I’ve been getting bouts of arrhythmia since I had glandular fever when I was seventeen. It was put down to ‘panic attacks’ and ‘low blood sugar’; the chest pains were assumed to be indigestion. So I used to work through until I literally couldn’t see anything or stand up any more, then lie down on the ground and munch on glucose tablets until some eyesight came back (I doubt the glucose did anything). Fortunately, I lived in England and Ireland, and the trigger was heat. So I only had a few bouts of arrhythmia a year (usually in winter, when I was wrapped up in my warm winter motorbike gear and walked into an overheated shop), and one mild heart-attack when I was 39 (which baffled the doctors) until I moved to Australia. Fortunately, when I had my second heart-attack I was 49 and no longer in the too-young-to-have-heart-disorders category.
I’m sure a lot of my episode was stress related, I was struggling financially at the time, my daughter was an infant, and my father was dying of pleural mesothelioma. Tough times for sure. Now that you mention it, I do recall having vision problems with that episode as well, which is probably what worried me into stopping at the hospital. In any event, stay safe and stay as far away from the Covid as possible! :)
Tigger, my sympathy…no, wait, make that empathy. I too have problems, and my doctor would consider (and usually does consider) 93% to be okay. I have had episodes where my oxygen was down to under 60%; I didn’t realize at the time why my doctor (I was in his office in one of these episodes) called my husband; I realize now he wasn’t sure I would make it. He was giving me straight adrenaline (nice headache in the morning) followed by straight oxygen, and he and his nurses were discussing what particular shade of blue I was. I ended up on disability after that episode; two months off work, and major shifts in my medication. Ever since that particular episode, they give me steroids as soon as I have symptoms of bronchitis; I’ve had three courses of steroids since the COVID lockdown, and having asthma at this particular point in history is terrifying. (It was terrifying before, since I am not well controlled; it is worse now). So my thoughts are with you, though I will not pray for you. I’m sure you understand.
twiliter, I thought for years that many of my asthma episodes were stress related, but my doctors dismissed that. I noticed that my blood sugars are particularly high when I am stressed, but my doctor dismissed that. I now have a doctor who believes that stress is a big factor in both my asthma and my sugars. So we’re working on that, but it’s hard to reduce stress while I am working, since I work in a toxic environment, and the administration is malignant.
Hi, Ophelia, just wondering if you could fix a couple of my posts? You can probably tell which ones…Thanks.
I doubt the power of positive thinking is really going to help much against a cytokine storm.
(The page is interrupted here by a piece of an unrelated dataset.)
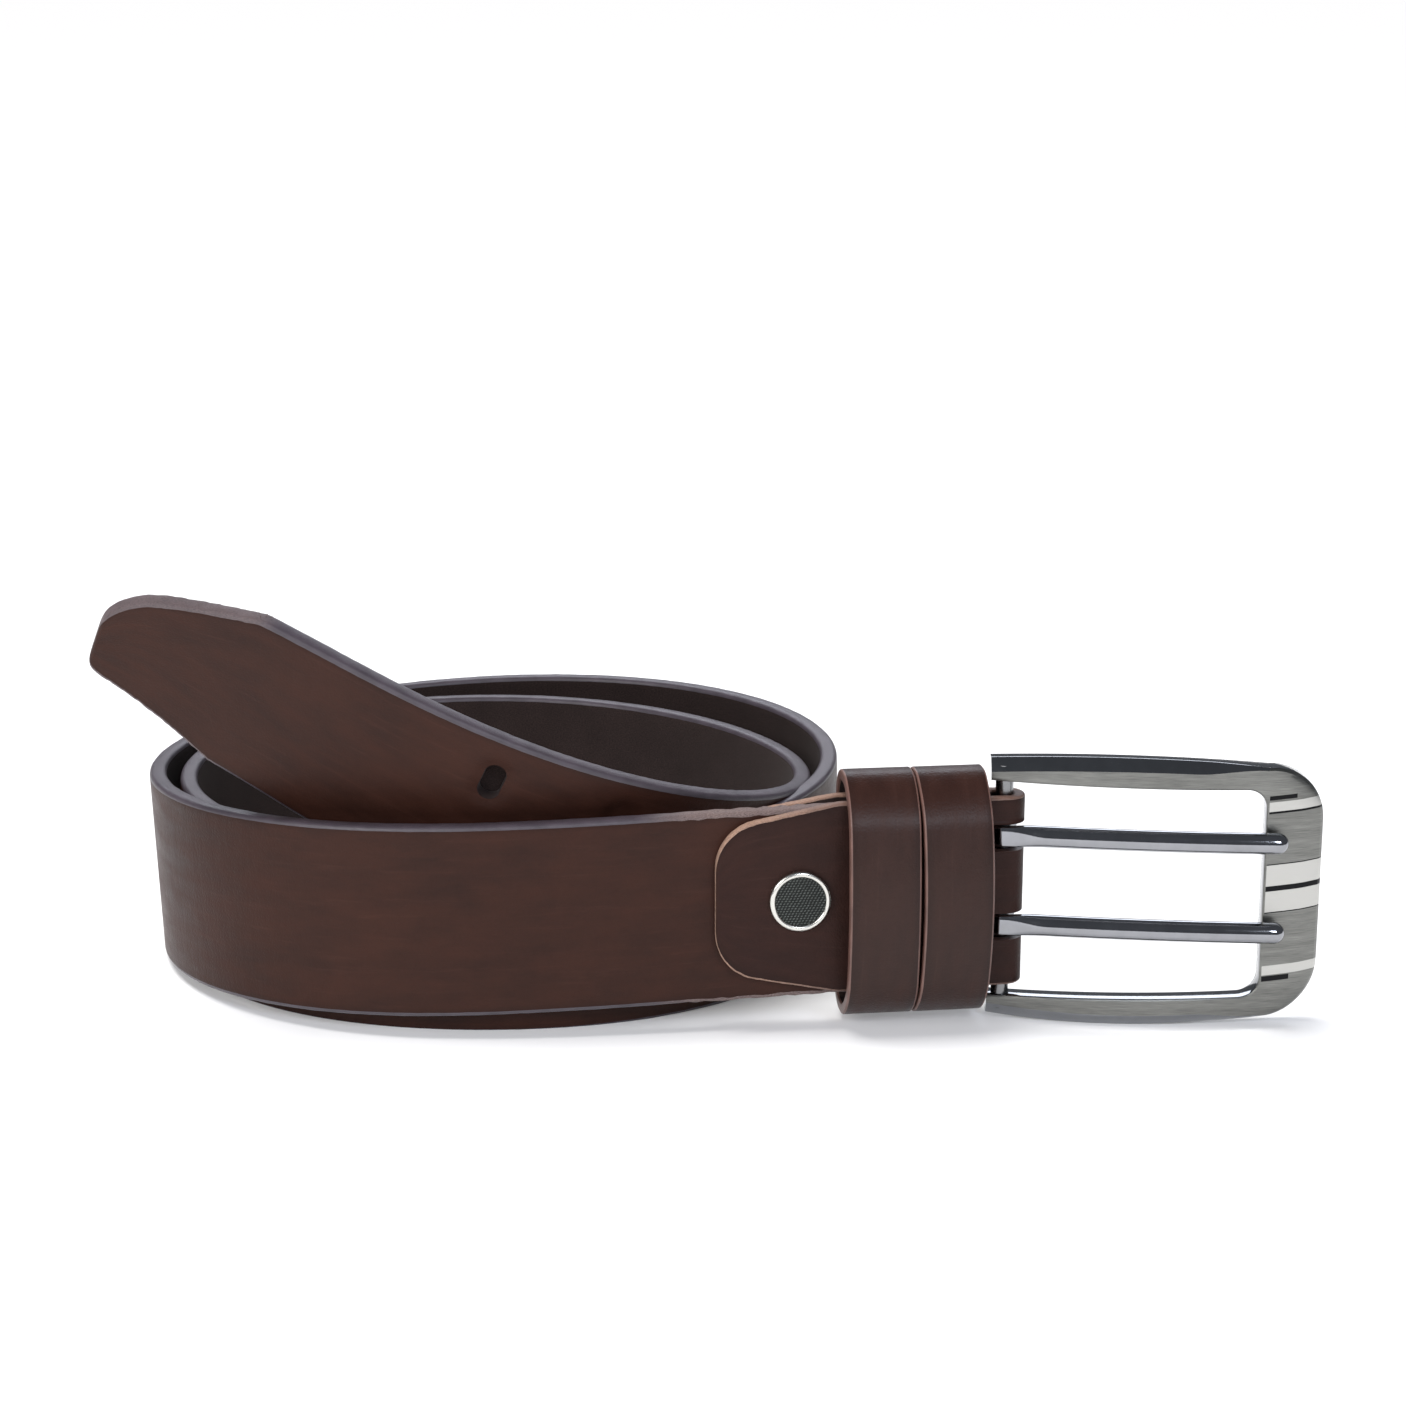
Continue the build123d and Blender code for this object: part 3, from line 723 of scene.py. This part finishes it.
def rounded_block(name, low, high, radius, materials):
    """A block with rounded upright corners in the height-length plane, used as a cutter."""
    rings = []
    for depth in (low.y, high.y):
        ring = []
        corners = ((high.x, high.z, 0), (low.x, high.z, 90), (low.x, low.z, 180), (high.x, low.z, 270))
        for x, z, start in corners:
            cx = x + (radius if x == low.x else -radius)
            cz = z + (radius if z == low.z else -radius)
            for k in range(7):
                a = radians(start + 15 * k)
                ring.append(Vector((cx + radius * cos(a), depth, cz + radius * sin(a))))
        rings.append(ring)
    return solid(name, rings, materials, [EDGE] * 28)


SLOT_R = 1.4
PAST_CHAPE = 9  # the cutters' reach past the fold and both leaves
cutters = []
for level in (PRONG_RISE - PRONG_SPREAD, PRONG_RISE + PRONG_SPREAD):
    low = Vector((-SLOT_BACK, -PAST_CHAPE, BAR_Z + level - SLOT_W / 2))
    high = Vector((PAST_CHAPE, PAST_CHAPE, BAR_Z + level + SLOT_W / 2))
    cutters.append(rounded_block("prong_slot", low, high, SLOT_R, chape_skin))
chape = cut(chape, cutters)
soften = chape.modifiers.new("rounded_slots", "BEVEL")
soften.width = 0.25 * MM
soften.segments = 2
soften.limit_method = "ANGLE"
soften.angle_limit = radians(50)
soften.use_clamp_overlap = True
chape.data.shade_smooth()
chape.data.set_sharp_from_angle(angle=radians(45))
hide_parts("chape")
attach(chape, "root")

# ---------------------------------------------------------------- keepers
keeper_low = KEEPER_Z - KEEPER_H / 2
keeper_high = KEEPER_Z + KEEPER_H / 2
KEEPER_FRONT_R = 8.5
KEEPER_BACK_R = 5.5
KEEPER_TURN = 7.5  # degrees between a corner's points
KEEPER_CELL = 1.3
KEEPER_EDGE_R = 0.38
KEEPER_CELLS = 14
SEAM_HALF = 0.2
SEAM_R = 0.05
keeper_skin = [keeper_grain, keeper_edge, strap_flesh]


def keeper_path(bulge):
    """Points round a keeper's middle line in the (y, z) plane, front wall bulged."""
    t = KEEPER_T / 2
    front, back = -(KEEPER_FRONT - t) + bulge * 0.25, KEEPER_BACK - t
    low, high = keeper_low + t, keeper_high - t
    corners = (
        (back, high, 0, KEEPER_BACK_R), (front, high, 90, KEEPER_FRONT_R),
        (front, low, 180, KEEPER_FRONT_R), (back, low, 270, KEEPER_BACK_R),
    )
    arcs = []
    for y, z, start, radius in corners:
        cy = y + (radius if y == front else -radius)
        cz = z + (radius if z == low else -radius)
        turns = [radians(start + KEEPER_TURN * k) for k in range(round(90 / KEEPER_TURN) + 1)]
        arcs.append([(cy + radius * cos(a), cz + radius * sin(a)) for a in turns])
    path = []
    for first, second in zip(arcs, arcs[1:] + arcs[:1]):
        path += first
        (y0, z0), (y1, z1) = first[-1], second[0]
        cells = max(2, round(hypot(y1 - y0, z1 - z0) / KEEPER_CELL))
        path += [(y0 + (y1 - y0) * k / cells, z0 + (z1 - z0) * k / cells) for k in range(1, cells)]
    bent = []
    for y, z in path:
        off = (z - KEEPER_Z) / (KEEPER_H / 2)
        bent.append((y + bulge * (off**2 - 0.25) * smooth(-y, -4, 9), z))
    return bent


def build_keeper(name, left, lean, tilt):
    """A leather loop with its left edge at a place along the strap."""
    path = keeper_path(KEEPER_BULGE)
    count = len(path)
    stations = []
    s = 0.0
    for i, (y, z) in enumerate(path):
        y0, z0 = path[i - 1]
        y1, z1 = path[(i + 1) % count]
        along = Vector((0, y1 - y0, z1 - z0)).normalized()
        inward = Vector((0, -along.z, along.y))
        point = Vector((left + KEEPER_W / 2, y, z))
        point.x += lean * smooth(-y, 2, 11) * sin(pi * (z - keeper_low) / KEEPER_H)
        turned = Vector((1, tilt * smooth(-y, 0, 9), 0)).normalized()
        stations.append((s, point, inward, turned, KEEPER_W / 2 + 0.12, KEEPER_T))
        s += hypot(y1 - y, z1 - z)
    made = band(name, stations, keeper_skin, KEEPER_EDGE_R, KEEPER_CELLS, closed=True)
    seam_low = Vector((left - 1, KEEPER_BACK - KEEPER_T - 1, KEEPER_Z - SEAM_HALF))
    seam_high = Vector((left + KEEPER_W + 1, KEEPER_BACK + 1, KEEPER_Z + SEAM_HALF))
    gap = rounded_block(name + "_seam", seam_low, seam_high, SEAM_R, keeper_skin)
    made = cut(made, [gap])
    made.data.shade_smooth()
    made.data.set_sharp_from_angle(angle=radians(50))
    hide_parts(name)
    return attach(made, name)


right_edge = -KEEPER_RIGHT - KEEPER_W
left_edge = right_edge - KEEPER_GAP - KEEPER_W
build_keeper("keeper_right", right_edge, 0.35, 0.07)
build_keeper("keeper_left", left_edge, -0.1, -0.02)

# ---------------------------------------------------------------- buckle frame
swing = radians(SWING)
frame_dir = Vector((cos(swing), -sin(swing), 0))
frame_rear = Vector((sin(swing), cos(swing), 0))
half_frame = FRAME_L / 2
slab_r = (half_frame**2 + FRAME_BOW**2) / (2 * FRAME_BOW)


def behind(reach, radius):
    """How far behind the bar's plane a face of the curved frame is, at a distance from the bar."""
    return slab_r - FRAME_BOW - sqrt(radius**2 - (reach - half_frame) ** 2)


def frame_point(reach, level, depth):
    """A point on the frame: distance from the bar, height from its middle, depth from the front face."""
    face = behind(reach, slab_r + FRAME_T / 2)
    return frame_dir * reach + frame_rear * (face + depth) + UP * (BAR_Z + level)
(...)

If the doctors want to play along with Trump’s fantasy of taking on the virus in a grudge match in the ring, that’s up to them. I doubt all his golfing has helped the paunchy bastard do much against the “invisible enemy” he’s been steadfastly ignoring all this time. He might cheat on the links, but the virus isn’t so easily fooled.
If Trump takes a turn for the worse and the virus kills him, are we going to be told that he’s not really dead, but mostly dead? Now leading an alternative lifestyle? Having a bit of a metabolic challenge? Pinin’ for the fjords? The “on the roof” joke is another possibility, at least as a warm-up euphemism.